# Data extract start

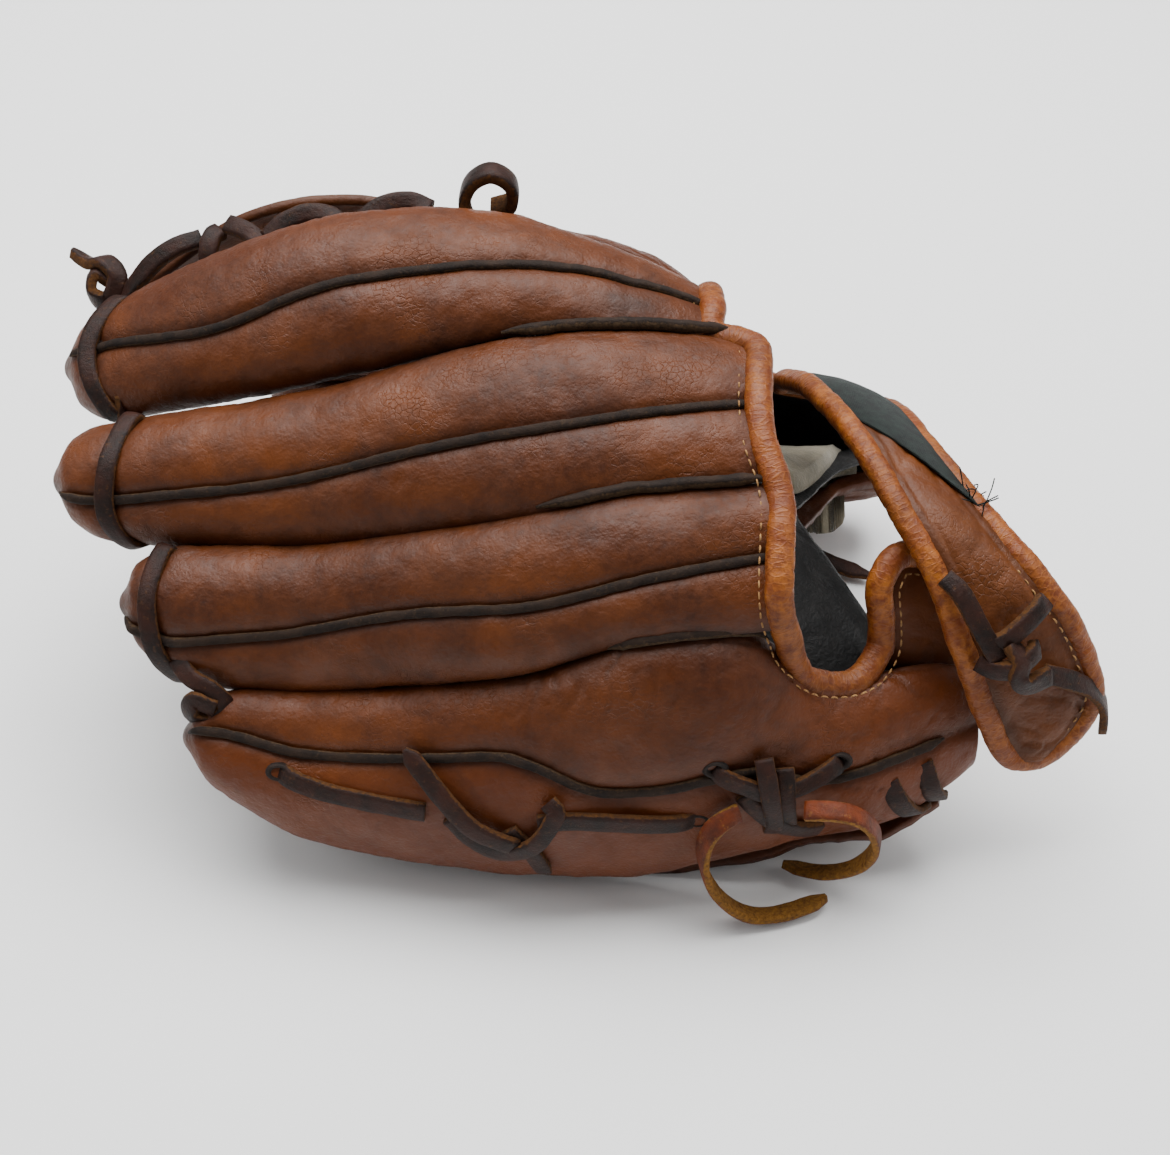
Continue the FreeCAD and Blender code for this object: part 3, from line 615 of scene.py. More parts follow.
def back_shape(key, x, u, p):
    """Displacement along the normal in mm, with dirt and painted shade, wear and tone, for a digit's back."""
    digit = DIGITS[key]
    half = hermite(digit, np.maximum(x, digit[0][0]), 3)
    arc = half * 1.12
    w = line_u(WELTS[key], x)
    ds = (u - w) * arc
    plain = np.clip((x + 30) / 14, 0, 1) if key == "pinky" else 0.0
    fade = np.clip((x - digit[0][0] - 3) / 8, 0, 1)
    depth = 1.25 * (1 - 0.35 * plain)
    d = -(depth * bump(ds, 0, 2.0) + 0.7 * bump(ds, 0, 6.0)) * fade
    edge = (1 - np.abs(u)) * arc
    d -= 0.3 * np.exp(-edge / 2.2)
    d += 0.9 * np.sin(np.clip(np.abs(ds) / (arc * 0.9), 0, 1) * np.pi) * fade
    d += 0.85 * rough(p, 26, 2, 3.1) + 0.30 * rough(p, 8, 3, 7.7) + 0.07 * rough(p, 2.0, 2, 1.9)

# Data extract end

Stated exercise:
Give an exact repetition of all the material.

Answer to the problem:
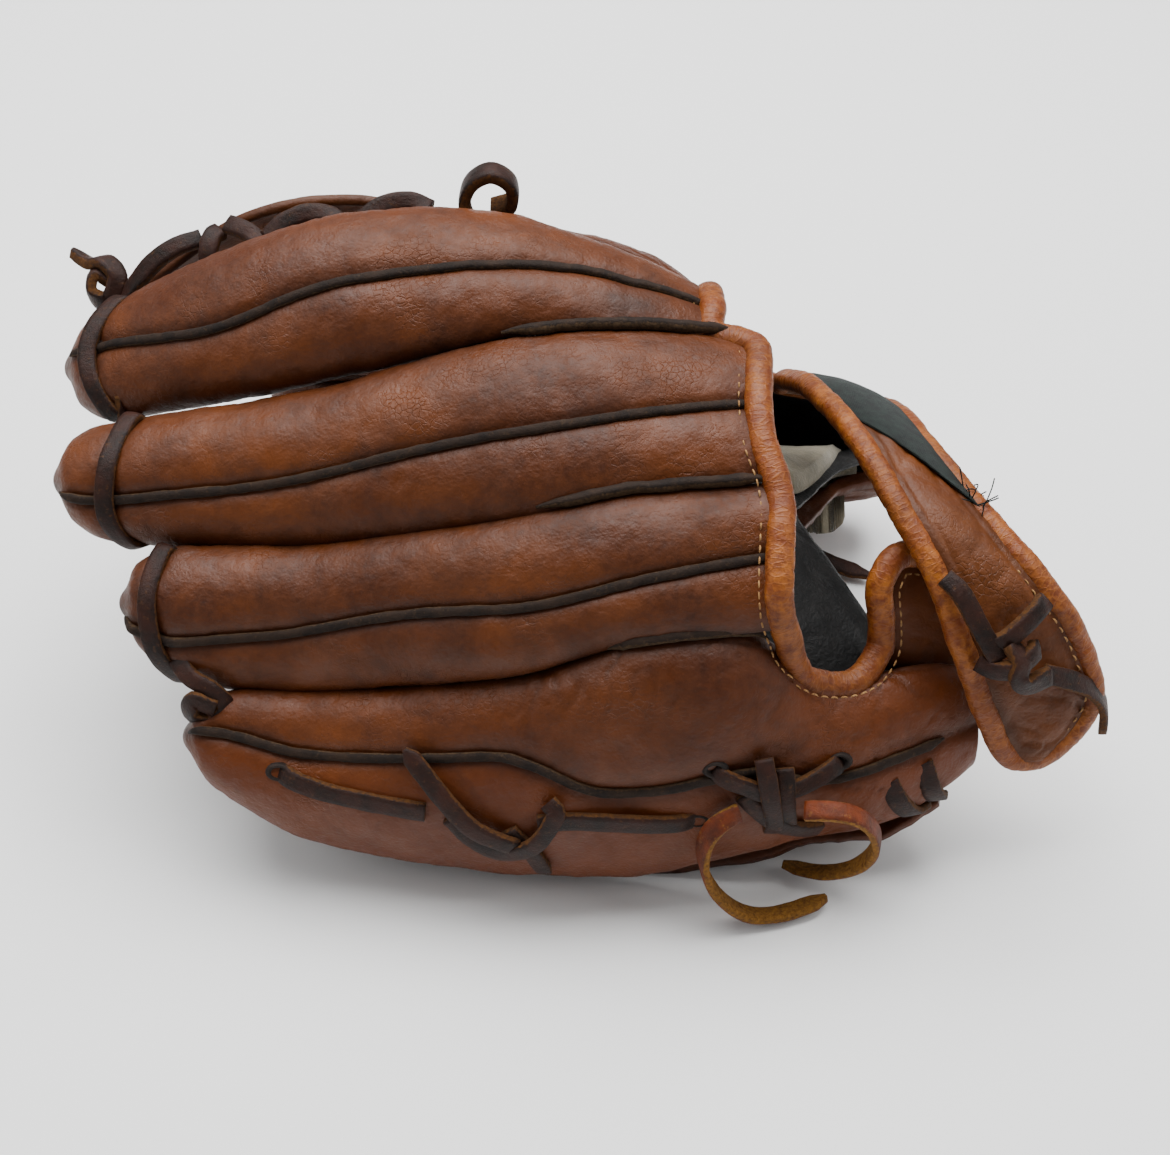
Continue the FreeCAD and Blender code for this object: part 3, from line 615 of scene.py. More parts follow.
def back_shape(key, x, u, p):
    """Displacement along the normal in mm, with dirt and painted shade, wear and tone, for a digit's back."""
    digit = DIGITS[key]
    half = hermite(digit, np.maximum(x, digit[0][0]), 3)
    arc = half * 1.12
    w = line_u(WELTS[key], x)
    ds = (u - w) * arc
    plain = np.clip((x + 30) / 14, 0, 1) if key == "pinky" else 0.0
    fade = np.clip((x - digit[0][0] - 3) / 8, 0, 1)
    depth = 1.25 * (1 - 0.35 * plain)
    d = -(depth * bump(ds, 0, 2.0) + 0.7 * bump(ds, 0, 6.0)) * fade
    edge = (1 - np.abs(u)) * arc
    d -= 0.3 * np.exp(-edge / 2.2)
    d += 0.9 * np.sin(np.clip(np.abs(ds) / (arc * 0.9), 0, 1) * np.pi) * fade
    d += 0.85 * rough(p, 26, 2, 3.1) + 0.30 * rough(p, 8, 3, 7.7) + 0.07 * rough(p, 2.0, 2, 1.9)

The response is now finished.